A controlling man doesn’t want you to get stronger, because then you may be strong enough to leave him.
But a man who is protective without being controlling doesn’t think that way. Instead, he only wants you to be stronger so that you can protect yourself.
5) He thinks of your safety
It’s a dangerous world for all of us sometimes. But women have a whole other level of danger to consider any time they go out in public.
It’s easy for men to forget this. But a protective man will be aware that there is danger out there for women, and he will do everything in his power to protect you from it.
That can mean walking you to your car or to your apartment. It can mean helping you learn ways to defend yourself. It can mean suggesting safe areas for you to spend time so you can avoid danger.
Personally, I love to buy secondhand stuff from online classified sites. But no matter what I’m buying or who I’m getting it from, my partner insists on going with me.
Even if I’m just buying something for $20 and meeting another woman to buy it, he will always accompany me – just in case.
He’s not trying to control where I go or how I spend my money. He just doesn’t like the idea of me meeting a stranger alone. And that protective side of him never fails to make me feel safe.
6) He asks you to check in – in a healthy way
This is another area where protectiveness can easily look like controlling behavior. But as always, it’s a question of how the behavior manifests itself.
A protective man may want you to check in with him when the two of you are apart. He might ask for text to let him know when you’ve arrived at a bar, or to let him know you’re leaving.
You may even ask you where you are and who you’re with. Not because he wants to tell you how you can spend your time, but because if anything goes wrong, he wants to have the best chance of helping you.
A controlling man may use your safety as an excuse to check up on you. But he will want to know where you are at all times and insist on detailed information about what you are doing and who you are with.
Also, he may try to tell you you can’t spend time with certain people or do certain activities.
A man who is simply being protective won’t do that. He may want to know where you are, but he will never try to control it.
That’s the difference between making you feel safe and making you feel imprisoned.
7) He takes care of little things
A little while ago, I was planning a road trip.
A friend of mine who lives in a different country was coming to visit, so I was going to drive several hours to the capital to pick her up, and then we would make our way slowly back to my place, exploring the country as we went.
A few days before my trip, I headed to the car to do some grocery shopping and found my partner on his knees checking the tire pressure.
He had also replaced the windshield wipers and checked the washer fluid and the oil.

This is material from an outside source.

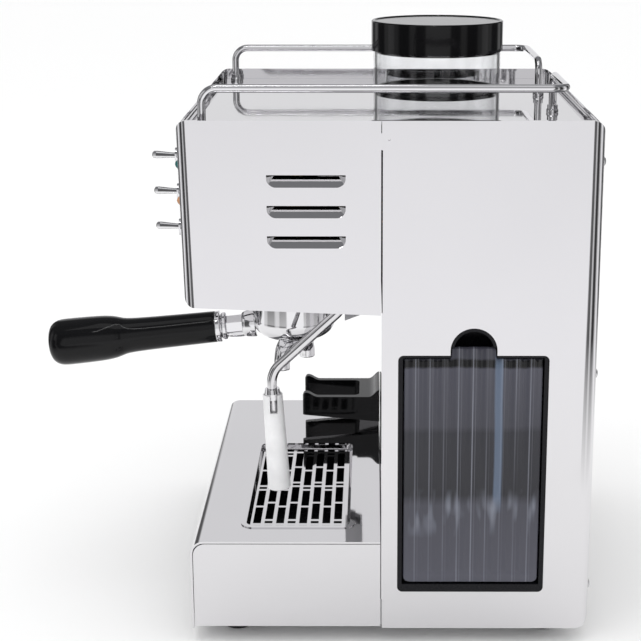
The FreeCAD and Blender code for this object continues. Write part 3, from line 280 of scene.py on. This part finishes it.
STEEL = (0.735, 0.727, 0.742)
FINISHES = {
    "polished_steel": polished_metal("polished_steel", STEEL, (0.025, 0.055), 0.00015, 0.07),
    "chrome": polished_metal("chrome", (0.78, 0.775, 0.79), (0.03, 0.055), 0.00004, 0.05),
    "black_gloss": gloss_plastic("black_gloss", (0.004, 0.004, 0.0045), (0.05, 0.11)),
    "black_satin": grained_plastic("black_satin", (0.006, 0.006, 0.008), (0.2, 0.32),
                                   Specular_IOR_Level=0.2),
    "black_rubber": grained_plastic("black_rubber", (0.018, 0.018, 0.019), (0.62, 0.85), 900, 0.00008),
    "white_sleeve": grained_plastic("white_sleeve", (0.86, 0.86, 0.87), (0.38, 0.5), 1300, 0.00003,
                                    Subsurface_Weight=0.15, Subsurface_Radius=(0.004, 0.004, 0.004),
                                    Subsurface_Scale=0.3),
    "clear_plastic": clear_plastic("clear_plastic", (0.97, 0.975, 0.98), (0.01, 0.05)),
    "smoke_plastic": smoked_plastic("smoke_plastic"),
    "brass": machined_metal("brass", (0.80, 0.60, 0.30), (0.18, 0.32), 1400),
    "copper": machined_metal("copper", (0.86, 0.46, 0.30), (0.16, 0.34), 700),
    "burr_steel": machined_metal("burr_steel", (0.52, 0.52, 0.54), (0.25, 0.4), 2200),
    "zinc_steel": machined_metal("zinc_steel", (0.66, 0.66, 0.67), (0.28, 0.45), 1000),
    "grey_plastic": grained_plastic("grey_plastic", (0.60, 0.60, 0.62), (0.3, 0.42)),
    "motor_enamel": grained_plastic("motor_enamel", (0.05, 0.05, 0.055), (0.3, 0.5), 500, 0.0001),
    "circuit_board": circuit_board("circuit_board"),
    "lamp_green": lamp_glass("lamp_green", (0.03, 0.15, 0.145), (0.02, 0.2, 0.19)),
    "lamp_amber": lamp_glass("lamp_amber", (0.62, 0.34, 0.19), (0.6, 0.3, 0.15)),
    "silicone": grained_plastic("silicone", (0.7, 0.7, 0.72), (0.4, 0.55), 800, Transmission_Weight=0.2),
}


def dress_frame():
    """Give every CAD node the finish of its slot."""
    for part in frame["record"]["subparts"]:
        mesh = NODES[part["node"]].data
        mesh.materials.clear()
        mesh.materials.append(FINISHES[part["material_slot"]])


# ---- mesh building ----
def scaled(points):
    """Points given in millimetres, in metres."""
    return [tuple(c * MM for c in point) for point in points]


def round_off(depth, radius):
    """How far a rounded edge falls away at a depth in from the edge."""
    return radius - math.sqrt(max(radius ** 2 - (radius - min(depth, radius)) ** 2, 0))


def piece(name, build, body, slot, *replaced):
    """Object from a bmesh, riding on a body, with a slot's finish, standing for CAD nodes."""
    mesh = bpy.data.meshes.new(name)
    build.to_mesh(mesh)
    build.free()
    made = bpy.data.objects.new(name, mesh)
    bpy.context.scene.collection.objects.link(made)
    mesh.materials.append(FINISHES[slot])
    mesh.shade_smooth()
    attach(made, body)
    if replaced:
        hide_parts(*replaced)
    return made


def shade(made, degrees=32):
    """Smooth shading that keeps edges sharper than an angle."""
    made.data.shade_smooth()
    made.data.set_sharp_from_angle(angle=math.radians(degrees))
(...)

Honestly, it never even occurred to me to check those things. But it made me feel safe to know that he does.
8) He hates to see you in pain
Whether it’s physical or emotional pain, a protective man hates to see you suffer.
That’s why he does the things he does to keep you safe and happy. It’s also why you will often struggle when you are suffering.

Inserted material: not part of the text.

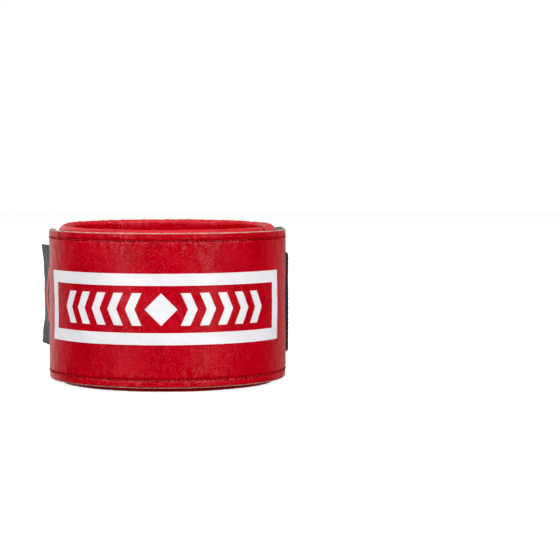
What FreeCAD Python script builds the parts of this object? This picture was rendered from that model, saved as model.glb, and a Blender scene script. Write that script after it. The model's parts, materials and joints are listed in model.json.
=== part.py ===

Even the best man can’t always make everything right for you. But a protective man will do everything he can to minimize any pain you are feeling, no matter its cause.
Protective, not controlling
Unfortunately, many positive protective behaviors men display can easily become negative, controlling ones if taken too far.
That’s why it’s important to ask yourself why your man behaves the way he does.
The behaviors listed above are not toxic in themselves. Instead, they may be the signs of a man who wants to keep you safe in a world that can be dangerous.